Mais il n'existe pas beaucoup de Sisyphe heureux !
Le rendez-vous législatif que devait constituer ce projet de loi me semble à demi manqué. Que pouvons-nous, en effet, attendre d'un texte qui ne propose pas d'avancée véritable en matière de recherche scientifique et qui maintiendrait une interdiction en matière de recherche sur des cellules souches ?
La révision, en 2004, des lois bioéthiques de 1994 avait ouvert la possibilité de dérogations à l'interdiction de recherches à partir d'embryons à la condition de progrès thérapeutiques majeurs pour une période de cinq ans, période qui vient d'expirer le 6 février dernier. Durant ces cinq années – de 2006, année de parution des décrets d'application à aujourd'hui –, pas moins de protocoles de recherche ont été autorisés par l'Agence de la biomédecine.
L'Agence de la biomédecine a, durant ces cinq dernières années, effectué un travail tout à fait remarquable sur l'encadrement des recherches. Force est de constater aujourd'hui qu'il n'est plus nécessaire de conserver le principe d'interdiction des recherches sur l'embryon avec dérogation. Nous devrions autoriser les recherches sur les cellules souches embryonnaires issues d'embryons surnuméraires : ces recherches sont porteuses de grands espoirs dans le domaine médical – et pas seulement thérapeutique. On sait, grâce à l'éclairage scientifique des chercheurs, que ces recherches sur l'embryon sont aussi indispensables que celles menées sur les cellules souches adultes.

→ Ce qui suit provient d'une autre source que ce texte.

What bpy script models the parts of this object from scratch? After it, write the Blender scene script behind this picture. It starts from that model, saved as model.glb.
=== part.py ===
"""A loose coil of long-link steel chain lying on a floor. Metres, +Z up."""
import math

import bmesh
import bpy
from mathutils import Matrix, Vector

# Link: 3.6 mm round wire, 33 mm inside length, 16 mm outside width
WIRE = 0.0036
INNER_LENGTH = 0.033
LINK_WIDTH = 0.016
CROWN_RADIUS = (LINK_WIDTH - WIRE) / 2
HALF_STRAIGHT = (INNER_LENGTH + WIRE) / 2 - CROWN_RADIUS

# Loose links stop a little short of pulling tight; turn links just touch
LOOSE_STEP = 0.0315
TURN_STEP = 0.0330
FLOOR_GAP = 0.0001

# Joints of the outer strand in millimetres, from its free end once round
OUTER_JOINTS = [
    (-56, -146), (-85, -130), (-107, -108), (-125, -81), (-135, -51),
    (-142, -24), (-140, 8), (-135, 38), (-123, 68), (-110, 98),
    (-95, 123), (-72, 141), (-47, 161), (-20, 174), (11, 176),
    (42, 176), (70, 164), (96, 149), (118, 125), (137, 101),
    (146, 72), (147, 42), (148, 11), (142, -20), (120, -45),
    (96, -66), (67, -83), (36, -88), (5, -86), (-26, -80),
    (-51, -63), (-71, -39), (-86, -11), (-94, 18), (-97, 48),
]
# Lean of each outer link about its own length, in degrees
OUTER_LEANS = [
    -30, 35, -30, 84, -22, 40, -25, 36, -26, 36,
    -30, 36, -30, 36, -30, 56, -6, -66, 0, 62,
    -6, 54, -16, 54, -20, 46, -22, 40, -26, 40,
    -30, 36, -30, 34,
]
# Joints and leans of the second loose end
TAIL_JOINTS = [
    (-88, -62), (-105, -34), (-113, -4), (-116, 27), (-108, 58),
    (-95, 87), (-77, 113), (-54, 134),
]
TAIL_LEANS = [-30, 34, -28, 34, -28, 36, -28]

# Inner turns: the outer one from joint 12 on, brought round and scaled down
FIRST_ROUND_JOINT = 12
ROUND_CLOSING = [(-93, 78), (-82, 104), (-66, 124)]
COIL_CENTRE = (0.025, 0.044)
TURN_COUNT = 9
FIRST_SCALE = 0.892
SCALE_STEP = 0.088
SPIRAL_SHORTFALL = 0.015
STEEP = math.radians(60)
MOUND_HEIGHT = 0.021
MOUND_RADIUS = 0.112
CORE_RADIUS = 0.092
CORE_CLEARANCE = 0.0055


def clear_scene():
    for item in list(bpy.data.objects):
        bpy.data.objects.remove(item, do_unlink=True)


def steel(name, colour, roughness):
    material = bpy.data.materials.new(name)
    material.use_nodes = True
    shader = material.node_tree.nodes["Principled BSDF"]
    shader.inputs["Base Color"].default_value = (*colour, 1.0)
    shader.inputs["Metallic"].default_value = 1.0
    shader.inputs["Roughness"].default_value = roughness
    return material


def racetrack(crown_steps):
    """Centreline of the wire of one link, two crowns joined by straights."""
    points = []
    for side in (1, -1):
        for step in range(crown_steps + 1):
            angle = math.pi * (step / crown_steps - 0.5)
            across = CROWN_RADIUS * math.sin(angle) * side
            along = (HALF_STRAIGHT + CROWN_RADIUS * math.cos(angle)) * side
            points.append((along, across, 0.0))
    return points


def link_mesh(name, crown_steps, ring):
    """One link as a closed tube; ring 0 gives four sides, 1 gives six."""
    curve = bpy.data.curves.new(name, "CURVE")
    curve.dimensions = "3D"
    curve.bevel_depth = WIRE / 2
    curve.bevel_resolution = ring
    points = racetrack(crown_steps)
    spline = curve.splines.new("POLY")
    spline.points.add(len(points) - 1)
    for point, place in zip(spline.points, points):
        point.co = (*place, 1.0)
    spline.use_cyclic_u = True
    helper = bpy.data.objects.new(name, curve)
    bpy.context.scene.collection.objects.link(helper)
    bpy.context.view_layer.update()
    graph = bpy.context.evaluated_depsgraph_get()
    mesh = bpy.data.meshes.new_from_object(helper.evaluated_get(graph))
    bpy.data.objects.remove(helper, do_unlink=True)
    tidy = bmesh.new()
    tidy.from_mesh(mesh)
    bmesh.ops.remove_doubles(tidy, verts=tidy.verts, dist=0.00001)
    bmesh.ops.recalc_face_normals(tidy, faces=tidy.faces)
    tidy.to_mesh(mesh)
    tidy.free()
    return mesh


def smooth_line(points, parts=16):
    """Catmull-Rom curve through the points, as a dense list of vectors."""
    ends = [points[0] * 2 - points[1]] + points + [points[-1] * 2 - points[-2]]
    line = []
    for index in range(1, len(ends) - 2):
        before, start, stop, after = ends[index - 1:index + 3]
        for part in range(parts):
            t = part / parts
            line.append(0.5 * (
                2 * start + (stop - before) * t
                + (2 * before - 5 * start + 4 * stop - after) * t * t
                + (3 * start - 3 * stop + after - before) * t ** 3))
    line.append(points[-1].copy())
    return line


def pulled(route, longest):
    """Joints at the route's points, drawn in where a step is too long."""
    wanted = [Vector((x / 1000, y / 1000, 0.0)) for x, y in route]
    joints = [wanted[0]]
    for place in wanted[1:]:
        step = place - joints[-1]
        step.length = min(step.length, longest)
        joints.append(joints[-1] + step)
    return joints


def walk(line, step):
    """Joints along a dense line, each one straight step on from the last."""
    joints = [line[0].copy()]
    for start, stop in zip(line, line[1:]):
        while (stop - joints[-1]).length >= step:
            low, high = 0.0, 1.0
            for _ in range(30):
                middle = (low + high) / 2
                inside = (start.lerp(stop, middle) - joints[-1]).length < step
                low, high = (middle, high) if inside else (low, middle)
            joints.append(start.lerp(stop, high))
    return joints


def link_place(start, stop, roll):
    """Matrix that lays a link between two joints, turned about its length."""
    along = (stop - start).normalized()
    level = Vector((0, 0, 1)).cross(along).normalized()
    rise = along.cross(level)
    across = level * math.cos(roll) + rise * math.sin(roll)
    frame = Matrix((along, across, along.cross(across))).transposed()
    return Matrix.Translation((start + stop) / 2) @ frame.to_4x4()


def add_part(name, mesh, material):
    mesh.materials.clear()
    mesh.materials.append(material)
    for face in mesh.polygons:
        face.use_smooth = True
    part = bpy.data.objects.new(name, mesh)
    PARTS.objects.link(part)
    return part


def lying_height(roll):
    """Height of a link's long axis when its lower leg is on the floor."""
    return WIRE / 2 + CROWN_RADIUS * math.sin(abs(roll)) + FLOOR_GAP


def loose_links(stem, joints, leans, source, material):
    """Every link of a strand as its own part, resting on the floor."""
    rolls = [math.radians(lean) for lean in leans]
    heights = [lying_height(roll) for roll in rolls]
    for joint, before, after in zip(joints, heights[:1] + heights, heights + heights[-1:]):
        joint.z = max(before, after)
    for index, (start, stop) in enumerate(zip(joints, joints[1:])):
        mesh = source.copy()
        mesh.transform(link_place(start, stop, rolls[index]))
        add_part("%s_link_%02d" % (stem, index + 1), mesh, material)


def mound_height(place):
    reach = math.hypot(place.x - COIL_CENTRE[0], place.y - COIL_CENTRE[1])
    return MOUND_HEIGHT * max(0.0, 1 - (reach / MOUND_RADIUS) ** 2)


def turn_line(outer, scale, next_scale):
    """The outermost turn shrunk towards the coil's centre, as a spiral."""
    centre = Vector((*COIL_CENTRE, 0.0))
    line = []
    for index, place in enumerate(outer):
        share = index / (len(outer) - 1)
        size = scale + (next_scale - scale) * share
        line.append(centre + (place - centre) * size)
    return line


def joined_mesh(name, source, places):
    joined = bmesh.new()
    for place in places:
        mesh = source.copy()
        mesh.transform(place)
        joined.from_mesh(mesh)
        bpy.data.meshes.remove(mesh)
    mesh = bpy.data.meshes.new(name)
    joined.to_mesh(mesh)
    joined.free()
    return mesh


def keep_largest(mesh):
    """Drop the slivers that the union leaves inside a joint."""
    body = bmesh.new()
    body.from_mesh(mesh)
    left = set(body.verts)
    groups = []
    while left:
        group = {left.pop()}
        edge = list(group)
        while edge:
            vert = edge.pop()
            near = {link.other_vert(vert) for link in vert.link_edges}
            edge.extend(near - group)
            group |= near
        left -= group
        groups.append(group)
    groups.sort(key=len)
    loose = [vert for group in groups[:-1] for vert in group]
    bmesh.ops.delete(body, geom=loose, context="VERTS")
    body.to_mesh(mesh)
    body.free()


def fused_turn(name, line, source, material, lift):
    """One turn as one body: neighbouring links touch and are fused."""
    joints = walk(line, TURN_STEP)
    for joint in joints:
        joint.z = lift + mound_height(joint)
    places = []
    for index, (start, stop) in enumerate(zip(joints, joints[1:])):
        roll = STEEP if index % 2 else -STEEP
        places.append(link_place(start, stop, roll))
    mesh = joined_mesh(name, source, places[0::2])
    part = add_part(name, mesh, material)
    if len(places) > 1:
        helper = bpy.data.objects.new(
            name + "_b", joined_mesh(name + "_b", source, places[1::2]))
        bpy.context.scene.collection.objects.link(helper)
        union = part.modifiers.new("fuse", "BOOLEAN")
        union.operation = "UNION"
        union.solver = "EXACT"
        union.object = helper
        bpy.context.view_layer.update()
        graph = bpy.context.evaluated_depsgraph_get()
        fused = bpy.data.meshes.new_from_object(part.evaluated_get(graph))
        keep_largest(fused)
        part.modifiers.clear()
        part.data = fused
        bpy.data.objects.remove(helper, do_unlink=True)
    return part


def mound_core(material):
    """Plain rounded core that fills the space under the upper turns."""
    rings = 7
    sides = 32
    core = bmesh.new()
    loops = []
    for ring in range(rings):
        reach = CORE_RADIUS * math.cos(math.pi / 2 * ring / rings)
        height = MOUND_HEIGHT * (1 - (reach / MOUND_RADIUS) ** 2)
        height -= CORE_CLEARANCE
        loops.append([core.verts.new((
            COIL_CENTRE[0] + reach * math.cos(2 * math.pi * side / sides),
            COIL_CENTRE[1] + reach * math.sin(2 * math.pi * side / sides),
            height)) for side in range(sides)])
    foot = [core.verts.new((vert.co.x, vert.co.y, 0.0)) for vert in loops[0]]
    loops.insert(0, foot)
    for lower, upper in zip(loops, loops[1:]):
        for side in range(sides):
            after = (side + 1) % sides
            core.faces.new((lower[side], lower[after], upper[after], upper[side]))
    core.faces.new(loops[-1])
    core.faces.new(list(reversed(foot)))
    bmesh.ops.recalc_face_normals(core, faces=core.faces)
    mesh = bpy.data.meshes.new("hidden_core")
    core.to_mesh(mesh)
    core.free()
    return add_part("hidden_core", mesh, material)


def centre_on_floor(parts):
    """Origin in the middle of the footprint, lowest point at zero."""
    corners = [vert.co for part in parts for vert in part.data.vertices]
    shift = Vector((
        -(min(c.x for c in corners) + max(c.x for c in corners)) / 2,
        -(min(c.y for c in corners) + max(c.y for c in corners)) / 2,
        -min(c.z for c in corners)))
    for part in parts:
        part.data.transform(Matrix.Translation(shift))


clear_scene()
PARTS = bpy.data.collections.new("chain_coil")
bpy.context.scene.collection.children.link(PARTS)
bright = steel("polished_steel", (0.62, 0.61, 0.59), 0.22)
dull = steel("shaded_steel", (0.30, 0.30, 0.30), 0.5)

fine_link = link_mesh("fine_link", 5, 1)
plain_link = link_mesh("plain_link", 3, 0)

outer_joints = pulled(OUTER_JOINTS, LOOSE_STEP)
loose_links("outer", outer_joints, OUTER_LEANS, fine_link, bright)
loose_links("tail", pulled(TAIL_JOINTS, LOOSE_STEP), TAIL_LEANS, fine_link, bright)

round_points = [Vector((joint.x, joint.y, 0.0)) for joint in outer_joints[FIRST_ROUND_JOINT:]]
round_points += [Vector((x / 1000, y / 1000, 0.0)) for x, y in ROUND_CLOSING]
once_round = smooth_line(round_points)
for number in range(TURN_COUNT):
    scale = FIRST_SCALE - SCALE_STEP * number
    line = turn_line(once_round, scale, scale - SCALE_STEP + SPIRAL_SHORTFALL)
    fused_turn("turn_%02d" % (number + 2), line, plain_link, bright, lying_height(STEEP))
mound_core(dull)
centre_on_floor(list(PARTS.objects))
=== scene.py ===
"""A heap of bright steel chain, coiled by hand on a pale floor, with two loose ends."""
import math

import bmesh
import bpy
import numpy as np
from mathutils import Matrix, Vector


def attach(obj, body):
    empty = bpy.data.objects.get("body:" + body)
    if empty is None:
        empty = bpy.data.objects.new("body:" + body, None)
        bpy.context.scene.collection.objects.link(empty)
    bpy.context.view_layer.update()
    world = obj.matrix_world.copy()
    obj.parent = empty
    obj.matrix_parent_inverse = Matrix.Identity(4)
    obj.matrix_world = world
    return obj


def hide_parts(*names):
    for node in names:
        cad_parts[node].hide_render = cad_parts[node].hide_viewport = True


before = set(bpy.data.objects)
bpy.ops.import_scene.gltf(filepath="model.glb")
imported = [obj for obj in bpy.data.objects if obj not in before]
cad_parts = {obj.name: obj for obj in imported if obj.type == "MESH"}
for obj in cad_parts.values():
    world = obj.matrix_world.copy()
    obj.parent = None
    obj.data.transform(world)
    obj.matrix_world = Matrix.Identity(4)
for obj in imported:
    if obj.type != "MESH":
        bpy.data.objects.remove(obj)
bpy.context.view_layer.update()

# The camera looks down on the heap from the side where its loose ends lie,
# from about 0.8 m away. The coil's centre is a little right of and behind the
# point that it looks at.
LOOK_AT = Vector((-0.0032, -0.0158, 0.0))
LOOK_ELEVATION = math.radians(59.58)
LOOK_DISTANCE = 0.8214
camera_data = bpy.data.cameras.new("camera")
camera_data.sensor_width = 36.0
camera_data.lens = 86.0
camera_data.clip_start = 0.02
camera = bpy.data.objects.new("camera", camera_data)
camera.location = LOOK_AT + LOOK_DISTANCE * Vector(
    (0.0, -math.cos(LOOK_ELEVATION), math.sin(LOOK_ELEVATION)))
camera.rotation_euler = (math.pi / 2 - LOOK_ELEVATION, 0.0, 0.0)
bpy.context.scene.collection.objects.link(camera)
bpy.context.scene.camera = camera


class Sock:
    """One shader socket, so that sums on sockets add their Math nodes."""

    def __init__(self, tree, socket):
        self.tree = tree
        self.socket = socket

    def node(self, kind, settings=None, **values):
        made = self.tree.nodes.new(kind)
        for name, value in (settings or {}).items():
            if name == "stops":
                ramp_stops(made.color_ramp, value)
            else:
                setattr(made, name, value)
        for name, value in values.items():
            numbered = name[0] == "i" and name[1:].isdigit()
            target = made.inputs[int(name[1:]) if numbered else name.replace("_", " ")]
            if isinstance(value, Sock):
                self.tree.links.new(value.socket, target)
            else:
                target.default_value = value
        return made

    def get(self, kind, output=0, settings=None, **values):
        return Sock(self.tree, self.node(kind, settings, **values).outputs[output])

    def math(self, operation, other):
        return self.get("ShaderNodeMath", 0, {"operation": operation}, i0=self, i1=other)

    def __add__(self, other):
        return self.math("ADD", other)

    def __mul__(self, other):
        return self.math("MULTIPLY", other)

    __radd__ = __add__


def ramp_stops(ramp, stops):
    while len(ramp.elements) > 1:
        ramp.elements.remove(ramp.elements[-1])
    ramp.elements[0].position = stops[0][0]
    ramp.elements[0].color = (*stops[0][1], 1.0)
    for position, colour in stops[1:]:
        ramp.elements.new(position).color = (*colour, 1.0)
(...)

Ces cellules embryonnaires bénéficient d'avantages importants dans le cadre de la médecine régénératrice. Pour commencer, elles sont pluripotentes, autrement dit elles ont la capacité d'engendrer n'importe quelle cellule de l'organisme. En outre, leur capacité d'autorenouvellement est illimitée. En comparaison, les cellules souches adultes, on l'a rappelé en commission, ont un potentiel de multiplication beaucoup plus faible et des facultés de transformation plus limitées. On imagine sans peine le bénéfice que la médecine régénératrice pourrait tirer de recherches sur les cellules souches embryonnaires dans le but de les utiliser afin de remplacer tissus ou organes malades.
C'est donc à mes yeux une nécessité première que d'encourager la recherche ; nous ne pouvons plus nous satisfaire d'une clause de révision quinquennale. J'ajoute, et je tiens cet exemple pour édifiant quand on sait le poids de la religion dans la société américaine, que la première décision, symbolique, de Barack Obama, une fois élu, a été de signer un décret autorisant le financement public sur les cellules souches embryonnaires.

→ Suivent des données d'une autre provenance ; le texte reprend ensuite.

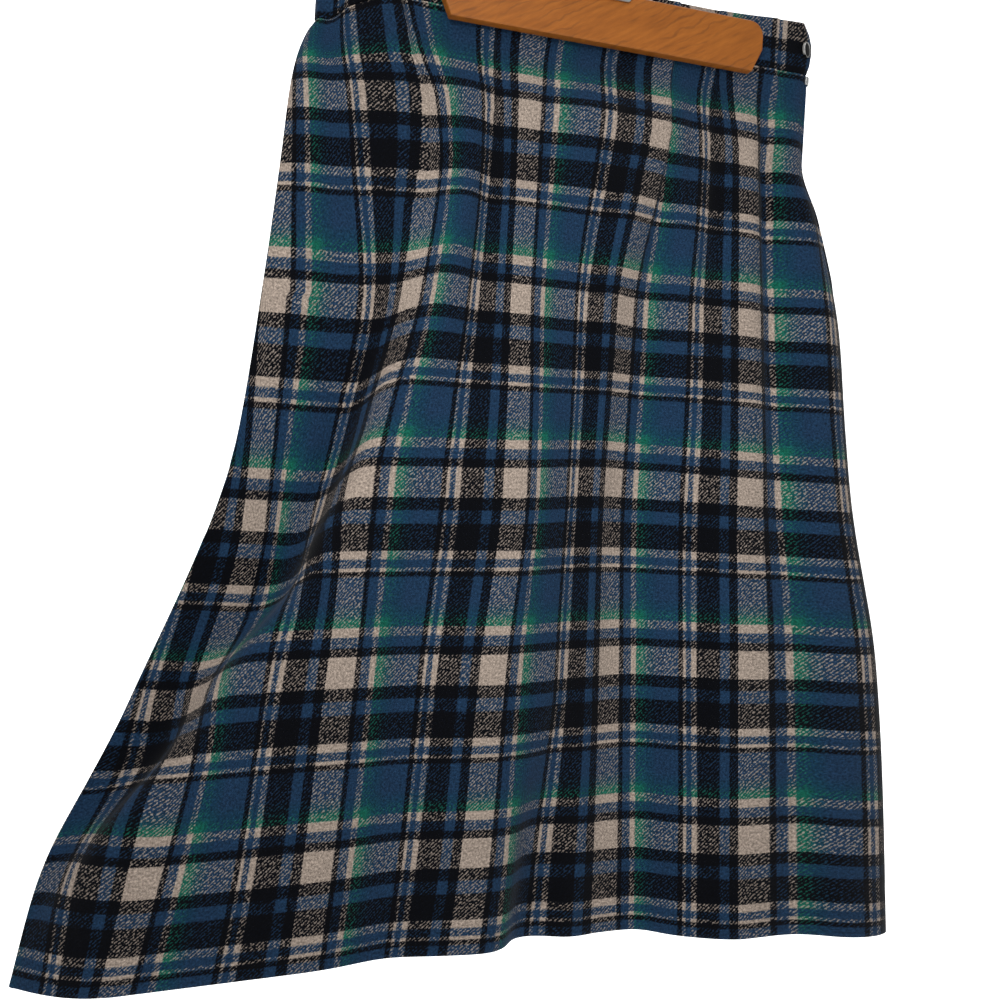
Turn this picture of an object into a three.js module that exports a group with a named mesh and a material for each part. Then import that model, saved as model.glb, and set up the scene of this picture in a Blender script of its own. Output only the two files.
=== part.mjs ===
// A-line wool tartan skirt held by its waistband in a wooden clamp hanger.
// Millimetres, +Z up, the front faces -Y. The origin is the point where the
// hanger's hook rests on a rail, so the whole part hangs below it.

import * as THREE from 'three';

// ---------------------------------------------------------------- sizes

const clothWall = 1.8;            // wool flannel with its nap
const bandWall = 3;               // waistband: two layers and interfacing
const seamGap = 0.3;              // between sewn pieces
const waistSeamHeight = -106;     // height of the waist seam below the hook's rest
const bandHeight = 40;
const hemLength = 713;            // cloth from waist seam to hem
const sectionStep = 34;           // spacing of the wall's rings down the skirt
const hangShare = 0.996;          // height that a length of hanging cloth takes
const foldOpening = 160;          // cloth over which a long fold opens to its full height
const droopFrom = -180;           // place in the cloth where the left end starts to sink
const droopRun = 70;
const seamReach = 170;            // how far a side seam's sag reaches into the back
const tuckedShare = 0.08;         // width that cloth inside a tuck still takes
const steepShare = 0.03;          // least share of width that steep cloth takes
const overlap = 28;               // of the waistband over its underlap

const barLength = 274;
const barHeight = 41;
const barThickness = 10;
const barTop = -73.5;
const barLowerCut = 8.5;          // how far the lower corners are cut in
const barShoulder = 0.45;         // height, as a share, where the upper corners start to round
const barCorner = 12;
const barBevel = 1.2;
const clampRecess = 5;            // inner face of each bar from the middle plane

const hookRadius = 20;            // inside of the hook
const hookWire = 3.8;             // wire diameter
const yokeWidth = 34;
const yokeSheet = 1.6;
const yokeTop = -58;
const yokeBend = 3;
const yokeLeg = 6;                // how far the saddle reaches down each bar
const hookTurn = 285;             // degrees

const buttonWidth = 12.5;
const buttonThickness = 3;
const zipLength = 168;
const zipHalfWidth = 1.9;
const zipThickness = 1.8;
const zipStopRun = 10;            // cloth over which the seam closes below the zip

// ---------------------------------------------------------------- cloth tables

// Places of lengthwise threads in the front's cloth, across from its middle.
const threads = { B: -166, C: -40, D: 86, E: 212 };
const threadP = -218;             // in the steep side of the diagonal fold
const threadA = -292;
const threadAFrom = 214;
const threadF = 338;

// Where those threads hang, across from the hook, with the two side seams.
// down is the cloth's length below the waist seam.
const acrossRows = [
  { down: 0, left: -228, A: -228, P: -207, B: -166, C: -56, D: 56, E: 125, right: 186 },
  { down: 14, left: -234, A: -234, P: -206, B: -162, C: -58, D: 54, E: 126, right: 187 },
  { down: 40, left: -240, A: -240, P: -203, B: -155, C: -61, D: 51, E: 127, right: 187 },
  { down: 74, left: -244, A: -248, P: -197, B: -142, C: -64, D: 47, E: 129, right: 187 },
  { down: 120, left: -247, A: -249, P: -190, B: -137, C: -65, D: 38, E: 131, right: 206 },
  { down: 214, left: -255, A: -249, P: -176, B: -147, C: -65, D: 22, E: 135, right: 234 },
  { down: 300, left: -265, A: -249, P: -190, B: -170, C: -63, D: 22, E: 136, right: 246 },
  { down: 354, left: -279, A: -249, P: -203, B: -183, C: -63, D: 22, E: 136, right: 254 },
  { down: 494, left: -332, A: -284, P: -235, B: -190, C: -76, D: 29, E: 141, right: 285 },
  { down: 634, left: -385, A: -316, P: -248, B: -199, C: -83, D: 36, E: 147, right: 302 },
  { down: 713, left: -400, A: -333, P: -258, B: -205, C: -90, D: 40, E: 151, right: 310 },
];

// The front's cut: cloth from its middle thread to each side seam.
const frontCut = [
  { down: 0, left: -268, right: 266 },
  { down: 14, left: -271, right: 268 },
  { down: 74, left: -284, right: 276 },
  { down: 214, left: -302, right: 310 },
  { down: 354, left: -330, right: 320 },
  { down: 494, left: -358, right: 328 },
  { down: 634, left: -374, right: 333 },
  { down: 713, left: -382, right: 335 },
];

// How far the front stands forward of the middle plane along each thread.
const frontDepth = [
  { down: 0, A: 3, B: 3, C: 3, D: 3, E: 3, F: 11 },
  { down: 14, A: 3, B: 3, C: 3, D: 3, E: 3, F: 12 },
  { down: 74, A: 8, B: 12, C: 20, D: 22, E: 14, F: 12 },
  { down: 214, A: 18, B: 26, C: 31, D: 25, E: 24, F: 24 },
  { down: 354, A: 34, B: 43, C: 43, D: 21, E: 38, F: 34 },
  { down: 494, A: 46, B: 53, C: 53, D: 19, E: 48, F: 44 },
  { down: 634, A: 44, B: 58, C: 58, D: 20, E: 54, F: 50 },
  { down: 713, A: 42, B: 60, C: 60, D: 19, E: 57, F: 50 },
];

// How much lower than its length the front hangs along each thread.
const frontSag = [
  { down: 0, A: 0, B: -3, C: 0, D: 0, E: 0, F: 0 },
  { down: 14, A: 0, B: -4, C: 0, D: 0, E: 0, F: 0 },
  { down: 74, A: 0, B: -5, C: 1, D: 1, E: 1, F: 0 },
  { down: 214, A: 8, B: 3, C: 6, D: 5, E: 3, F: 0 },
  { down: 354, A: 20, B: 13, C: 7, D: 1, E: 2, F: 2 },
  { down: 494, A: 20, B: 11, C: 7, D: 3, E: 1, F: 6 },
  { down: 634, A: 20, B: 8, C: 2, D: 2, E: 0, F: 15 },
  { down: 713, A: 20, B: 4, C: -2, D: 2, E: 0, F: 18 },
];

// The great diagonal fold: the cloth left of it lies back and lower.
// at and width are the fold's place in the cloth, depth and sag those of its left
// side, droop is how much the left end of the waist sinks, and side is how far
// the left seam stands behind the middle plane.
const diagonalFold = [
  { down: 0, at: -165, width: 50, depth: 7, sag: 0, droop: 26, side: 0 },
  { down: 14, at: -165, width: 50, depth: 8, sag: 0, droop: 22, side: 0 },
  { down: 74, at: -140, width: 70, depth: 12, sag: 0, droop: 8, side: 0 },
  { down: 214, at: -165, width: 80, depth: 4, sag: 14, droop: 4, side: -4 },
  { down: 354, at: -200, width: 88, depth: -12, sag: 43, droop: 0, side: -16 },
  { down: 494, at: -284, width: 88, depth: -4, sag: 46, droop: 0, side: -12 },
  { down: 634, at: -372, width: 88, depth: 8, sag: 33, droop: 0, side: 2 },
  { down: 713, at: -420, width: 88, depth: 12, sag: 30, droop: 0, side: 14 },
];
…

Je déplore aussi dans ce projet de loi une certaine frilosité en ce qui concerne l'AMP, comme cela a déjà été indiqué par nombre de mes collègues de tous bords.
J'aurais souhaité, pour ma part, que l'on puisse aborder ce sujet de manière plus directe, et pas sous le seul angle de l'infertilité des couples hétérosexuels, autrement dit que l'on puisse parler de la question préoccupante des femmes seules et des couples de femmes. Cette question avait été évoquée lors de la dernière élection présidentielle : François Bayrou avait reconnu qu'en la matière on était en pleine hypocrisie. Il avait même établi un parallèle, visiblement toujours d'actualité si l'on en croit les propos de certains, avec la question de l'avortement telle qu'elle était abordée avant la loi Veil : on ferme les yeux, on laisse les femmes partir à l'étranger – dans ce cas précis pour se faire inséminer – et on préfère ne pas légiférer.
Pour ma part, je reprendrai les propos de la sociologue Irène Théry qui pointe cette formidable ambiguïté de notre société : l'engendrement avec tiers donneur est possible mais nous refusons de l'assumer pleinement. On peut, dit-elle, engendrer un enfant ensemble alors que l'un procrée et l'autre pas. Et elle ajoute même : « Le jour où on instituera qu'il existe une troisième façon de devenir parents, ne reposant ni sur l'engendrement procréatif, ni sur l'adoption, alors la France aura fait sa petite révolution des esprits et regardera de façon un peu plus tranquille du côté du XXIe siècle. »
Regarder notre siècle plus sereinement, en toute lucidité, en tenant compte de l'évolution des moeurs, des progrès scientifiques et des besoins médicaux et sans jamais renier nos idéaux humanistes, c'est ce à quoi je vous enjoins tous. (Applaudissements sur les bancs du groupe SRC.)